David Gulacsy and his wife have a busy household, Sara’s the oldest. And then twins Evan and William.
David Gulacsy said, “The twin boys was a big deal because it was like how are we going to handle twins?”
As they grew the twins began to do things out of the ordinary, hoarding their toys and throwing food. So, David and his wife took them for an evaluation.
Gulacsy said, “And immediately when we went there, it was like black and white to them. It was, yep, your kids are both on the spectrum. Your emotions are everywhere. It’s hard. It was very tough.”
But the Gulacsy’s were committed to finding help for their family. David found a therapist who practiced applied behavior analysis or ABA. It’s a structured intervention that helps kids learn new behaviors and skills by repetition.
Jaslin Goicoechea, Advance Behavior & Learning board-certified Asst. Behavior Analyst said, “I think ABA provides a good step-by-step approach to teaching all of those skills that you might find overwhelming at first.”

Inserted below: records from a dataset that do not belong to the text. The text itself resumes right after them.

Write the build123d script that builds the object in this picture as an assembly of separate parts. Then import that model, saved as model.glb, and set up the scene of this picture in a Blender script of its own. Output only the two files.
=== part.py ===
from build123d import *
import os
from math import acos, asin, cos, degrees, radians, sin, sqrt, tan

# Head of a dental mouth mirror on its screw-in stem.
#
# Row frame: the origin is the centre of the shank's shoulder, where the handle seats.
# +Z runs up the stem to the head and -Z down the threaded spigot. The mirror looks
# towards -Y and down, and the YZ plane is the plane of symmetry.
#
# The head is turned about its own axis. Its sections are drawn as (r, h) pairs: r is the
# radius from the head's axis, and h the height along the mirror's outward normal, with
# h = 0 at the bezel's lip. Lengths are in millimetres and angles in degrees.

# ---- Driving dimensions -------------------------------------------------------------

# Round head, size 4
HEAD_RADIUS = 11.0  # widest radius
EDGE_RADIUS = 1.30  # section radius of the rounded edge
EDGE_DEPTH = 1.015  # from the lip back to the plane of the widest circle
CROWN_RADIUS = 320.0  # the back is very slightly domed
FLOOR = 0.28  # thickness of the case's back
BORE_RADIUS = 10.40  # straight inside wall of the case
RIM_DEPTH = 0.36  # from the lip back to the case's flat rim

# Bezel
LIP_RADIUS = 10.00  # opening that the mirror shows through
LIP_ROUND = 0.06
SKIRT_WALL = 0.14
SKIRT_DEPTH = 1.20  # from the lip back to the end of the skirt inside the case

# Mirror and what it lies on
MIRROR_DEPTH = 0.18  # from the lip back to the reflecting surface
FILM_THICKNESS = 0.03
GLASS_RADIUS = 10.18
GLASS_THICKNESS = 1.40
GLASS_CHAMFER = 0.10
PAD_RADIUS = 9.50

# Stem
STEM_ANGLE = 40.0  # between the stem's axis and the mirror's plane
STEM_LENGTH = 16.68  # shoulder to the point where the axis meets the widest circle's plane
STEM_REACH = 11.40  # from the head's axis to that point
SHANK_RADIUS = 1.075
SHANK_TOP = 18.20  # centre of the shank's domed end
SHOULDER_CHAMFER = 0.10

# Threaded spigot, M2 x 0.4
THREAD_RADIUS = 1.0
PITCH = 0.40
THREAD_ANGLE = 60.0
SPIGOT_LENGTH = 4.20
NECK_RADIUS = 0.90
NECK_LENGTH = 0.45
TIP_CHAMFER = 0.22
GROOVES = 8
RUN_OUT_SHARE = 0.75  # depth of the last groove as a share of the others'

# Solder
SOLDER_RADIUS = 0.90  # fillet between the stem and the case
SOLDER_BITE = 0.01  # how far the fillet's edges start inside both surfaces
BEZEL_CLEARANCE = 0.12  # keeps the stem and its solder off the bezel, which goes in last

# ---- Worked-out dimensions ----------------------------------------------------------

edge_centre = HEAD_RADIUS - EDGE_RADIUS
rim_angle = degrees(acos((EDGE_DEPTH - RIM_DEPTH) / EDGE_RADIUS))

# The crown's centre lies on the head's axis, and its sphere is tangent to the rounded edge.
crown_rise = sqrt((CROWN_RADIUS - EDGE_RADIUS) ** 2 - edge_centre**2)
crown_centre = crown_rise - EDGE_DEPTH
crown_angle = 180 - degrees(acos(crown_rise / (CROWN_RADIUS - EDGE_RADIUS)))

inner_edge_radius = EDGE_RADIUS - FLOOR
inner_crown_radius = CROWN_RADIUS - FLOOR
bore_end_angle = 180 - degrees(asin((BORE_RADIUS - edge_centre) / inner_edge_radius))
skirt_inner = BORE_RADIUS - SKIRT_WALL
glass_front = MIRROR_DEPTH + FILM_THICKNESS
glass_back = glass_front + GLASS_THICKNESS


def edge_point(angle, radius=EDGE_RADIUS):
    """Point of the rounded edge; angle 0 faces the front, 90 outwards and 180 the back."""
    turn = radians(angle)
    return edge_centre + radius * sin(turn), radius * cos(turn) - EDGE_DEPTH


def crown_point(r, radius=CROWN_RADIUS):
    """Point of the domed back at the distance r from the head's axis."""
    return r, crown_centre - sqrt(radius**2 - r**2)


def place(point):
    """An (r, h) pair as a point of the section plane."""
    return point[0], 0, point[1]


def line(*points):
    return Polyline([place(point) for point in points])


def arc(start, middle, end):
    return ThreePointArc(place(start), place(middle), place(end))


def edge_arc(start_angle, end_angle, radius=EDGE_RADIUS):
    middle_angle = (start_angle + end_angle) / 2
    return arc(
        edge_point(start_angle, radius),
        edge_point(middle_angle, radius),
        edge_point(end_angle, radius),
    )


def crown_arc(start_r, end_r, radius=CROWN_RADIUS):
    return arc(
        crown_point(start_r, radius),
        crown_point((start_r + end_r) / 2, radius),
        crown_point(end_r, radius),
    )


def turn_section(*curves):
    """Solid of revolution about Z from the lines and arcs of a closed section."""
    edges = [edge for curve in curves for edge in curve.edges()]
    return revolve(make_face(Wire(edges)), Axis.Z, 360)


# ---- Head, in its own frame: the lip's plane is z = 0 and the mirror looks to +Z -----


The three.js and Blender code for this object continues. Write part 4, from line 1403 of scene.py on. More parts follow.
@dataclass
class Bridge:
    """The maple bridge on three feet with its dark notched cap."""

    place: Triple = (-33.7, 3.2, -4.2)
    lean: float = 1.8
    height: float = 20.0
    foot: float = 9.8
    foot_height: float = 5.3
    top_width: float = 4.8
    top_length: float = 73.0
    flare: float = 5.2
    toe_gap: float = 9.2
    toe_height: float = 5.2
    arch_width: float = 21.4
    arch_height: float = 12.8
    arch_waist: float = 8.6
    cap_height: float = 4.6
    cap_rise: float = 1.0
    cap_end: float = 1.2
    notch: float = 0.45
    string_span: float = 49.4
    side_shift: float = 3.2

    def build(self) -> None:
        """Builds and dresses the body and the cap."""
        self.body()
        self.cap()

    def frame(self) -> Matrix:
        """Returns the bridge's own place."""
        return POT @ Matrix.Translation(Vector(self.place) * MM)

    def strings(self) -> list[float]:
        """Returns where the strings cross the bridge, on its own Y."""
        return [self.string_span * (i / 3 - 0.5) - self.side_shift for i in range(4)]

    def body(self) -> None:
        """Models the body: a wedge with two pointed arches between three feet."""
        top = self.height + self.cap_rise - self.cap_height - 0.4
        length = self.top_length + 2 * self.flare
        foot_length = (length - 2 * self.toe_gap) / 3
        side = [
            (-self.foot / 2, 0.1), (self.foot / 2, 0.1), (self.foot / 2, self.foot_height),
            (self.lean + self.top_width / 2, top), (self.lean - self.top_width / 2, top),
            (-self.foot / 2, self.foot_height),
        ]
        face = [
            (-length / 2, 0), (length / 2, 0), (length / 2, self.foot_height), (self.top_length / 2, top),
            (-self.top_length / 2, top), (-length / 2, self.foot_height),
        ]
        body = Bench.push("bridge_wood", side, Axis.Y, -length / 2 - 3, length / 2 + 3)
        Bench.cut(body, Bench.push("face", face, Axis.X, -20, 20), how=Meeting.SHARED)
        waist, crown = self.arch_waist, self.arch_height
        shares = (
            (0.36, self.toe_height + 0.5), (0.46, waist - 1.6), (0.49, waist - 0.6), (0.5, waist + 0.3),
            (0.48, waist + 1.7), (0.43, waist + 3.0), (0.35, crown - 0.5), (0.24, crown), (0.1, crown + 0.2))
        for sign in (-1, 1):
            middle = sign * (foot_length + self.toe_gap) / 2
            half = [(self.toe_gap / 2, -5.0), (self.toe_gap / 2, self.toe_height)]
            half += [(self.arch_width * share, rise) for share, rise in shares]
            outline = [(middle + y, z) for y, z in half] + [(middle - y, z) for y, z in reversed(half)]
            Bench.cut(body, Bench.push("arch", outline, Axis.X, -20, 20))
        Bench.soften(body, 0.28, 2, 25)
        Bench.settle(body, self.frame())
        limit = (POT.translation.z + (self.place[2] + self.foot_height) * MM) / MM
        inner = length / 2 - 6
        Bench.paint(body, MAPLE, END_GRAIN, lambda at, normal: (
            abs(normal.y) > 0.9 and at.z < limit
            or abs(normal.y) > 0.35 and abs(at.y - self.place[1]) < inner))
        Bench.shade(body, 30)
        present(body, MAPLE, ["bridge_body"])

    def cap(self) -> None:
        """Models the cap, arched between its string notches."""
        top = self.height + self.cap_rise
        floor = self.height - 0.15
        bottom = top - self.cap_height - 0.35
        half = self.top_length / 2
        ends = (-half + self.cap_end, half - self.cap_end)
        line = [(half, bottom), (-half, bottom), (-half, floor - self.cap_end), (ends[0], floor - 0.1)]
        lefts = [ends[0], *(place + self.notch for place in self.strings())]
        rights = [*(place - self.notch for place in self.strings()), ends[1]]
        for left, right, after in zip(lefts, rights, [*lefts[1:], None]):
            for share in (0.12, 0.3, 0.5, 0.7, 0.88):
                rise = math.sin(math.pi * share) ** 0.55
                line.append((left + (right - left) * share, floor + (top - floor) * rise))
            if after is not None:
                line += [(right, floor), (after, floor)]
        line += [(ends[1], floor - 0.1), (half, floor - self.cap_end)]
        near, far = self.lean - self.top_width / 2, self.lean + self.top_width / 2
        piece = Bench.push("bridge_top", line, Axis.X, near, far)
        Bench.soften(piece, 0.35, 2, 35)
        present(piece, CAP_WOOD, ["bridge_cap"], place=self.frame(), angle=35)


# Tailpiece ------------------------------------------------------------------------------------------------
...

David says ABA helped with negative behaviors. Forty-minute temper tantrums became two minutes long. And it showed outside of the home as well.

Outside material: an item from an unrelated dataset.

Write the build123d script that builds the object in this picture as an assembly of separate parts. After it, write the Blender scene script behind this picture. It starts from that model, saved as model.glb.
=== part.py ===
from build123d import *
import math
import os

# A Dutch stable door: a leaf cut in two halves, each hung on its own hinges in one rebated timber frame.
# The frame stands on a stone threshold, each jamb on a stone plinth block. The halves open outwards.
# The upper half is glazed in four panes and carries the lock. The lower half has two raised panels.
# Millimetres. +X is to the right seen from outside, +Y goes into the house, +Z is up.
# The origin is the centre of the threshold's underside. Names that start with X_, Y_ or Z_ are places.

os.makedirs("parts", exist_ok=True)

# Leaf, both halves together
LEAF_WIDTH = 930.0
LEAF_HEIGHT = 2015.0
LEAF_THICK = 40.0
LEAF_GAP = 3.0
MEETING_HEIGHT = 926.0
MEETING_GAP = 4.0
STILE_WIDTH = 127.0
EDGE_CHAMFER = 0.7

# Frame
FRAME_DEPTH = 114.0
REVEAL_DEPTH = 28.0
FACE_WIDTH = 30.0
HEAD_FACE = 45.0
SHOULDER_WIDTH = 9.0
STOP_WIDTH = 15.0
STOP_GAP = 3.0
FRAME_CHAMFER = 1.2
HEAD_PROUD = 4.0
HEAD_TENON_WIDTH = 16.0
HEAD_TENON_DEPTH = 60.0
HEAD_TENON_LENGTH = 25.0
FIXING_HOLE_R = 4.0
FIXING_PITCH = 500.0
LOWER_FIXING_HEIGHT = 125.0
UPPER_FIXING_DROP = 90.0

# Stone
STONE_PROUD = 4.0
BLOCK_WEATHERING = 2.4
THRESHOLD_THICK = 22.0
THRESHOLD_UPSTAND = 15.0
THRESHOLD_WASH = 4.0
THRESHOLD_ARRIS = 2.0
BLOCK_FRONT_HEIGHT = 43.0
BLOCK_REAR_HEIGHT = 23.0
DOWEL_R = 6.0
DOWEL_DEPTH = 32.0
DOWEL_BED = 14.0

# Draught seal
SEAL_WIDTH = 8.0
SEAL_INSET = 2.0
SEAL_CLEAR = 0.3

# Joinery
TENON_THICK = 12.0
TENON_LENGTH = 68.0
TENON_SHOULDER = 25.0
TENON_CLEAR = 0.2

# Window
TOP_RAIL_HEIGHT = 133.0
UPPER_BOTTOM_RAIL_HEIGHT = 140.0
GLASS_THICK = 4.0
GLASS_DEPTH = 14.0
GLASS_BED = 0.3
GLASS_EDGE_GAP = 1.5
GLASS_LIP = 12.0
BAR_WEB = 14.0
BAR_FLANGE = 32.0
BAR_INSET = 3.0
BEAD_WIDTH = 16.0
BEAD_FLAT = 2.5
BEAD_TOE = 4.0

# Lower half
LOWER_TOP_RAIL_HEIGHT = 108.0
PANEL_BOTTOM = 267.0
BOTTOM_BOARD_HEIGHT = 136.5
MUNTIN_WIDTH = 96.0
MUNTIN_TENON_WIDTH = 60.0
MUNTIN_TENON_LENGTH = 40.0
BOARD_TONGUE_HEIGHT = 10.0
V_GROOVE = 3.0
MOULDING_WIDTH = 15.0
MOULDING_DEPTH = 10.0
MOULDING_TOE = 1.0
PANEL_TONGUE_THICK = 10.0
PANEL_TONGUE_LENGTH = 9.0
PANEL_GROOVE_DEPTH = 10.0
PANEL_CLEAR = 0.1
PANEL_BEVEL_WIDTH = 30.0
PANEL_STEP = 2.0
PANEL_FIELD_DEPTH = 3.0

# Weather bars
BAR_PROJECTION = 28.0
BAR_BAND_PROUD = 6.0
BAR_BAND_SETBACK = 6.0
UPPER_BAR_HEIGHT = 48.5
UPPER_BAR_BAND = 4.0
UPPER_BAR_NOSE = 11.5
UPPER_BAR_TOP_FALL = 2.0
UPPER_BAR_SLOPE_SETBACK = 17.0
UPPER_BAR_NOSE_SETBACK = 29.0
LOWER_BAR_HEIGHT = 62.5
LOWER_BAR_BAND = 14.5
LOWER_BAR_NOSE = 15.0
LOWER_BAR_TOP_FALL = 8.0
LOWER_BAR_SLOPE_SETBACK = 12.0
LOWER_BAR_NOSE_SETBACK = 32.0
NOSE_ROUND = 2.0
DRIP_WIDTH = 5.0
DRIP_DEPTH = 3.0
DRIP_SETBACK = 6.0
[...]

“Going to the grocery store, if I said William stop or Evan stop, they stopped. Whereas before they never would have done that,” said Gulacsy.
ABA therapy also helps the twins with skills they need for academic success. Structure that helps the Gulacsy’s put all the pieces together.
The amount of weekly therapy varies, but by some accounts, children do best when they have more than 20 hours of ABA weekly.
Insurance coverage varies.
Parents should look for therapists who are board-certified behavior analysts.
In most cases, they will have at least a master’s degree, and the letters BCBA after their names.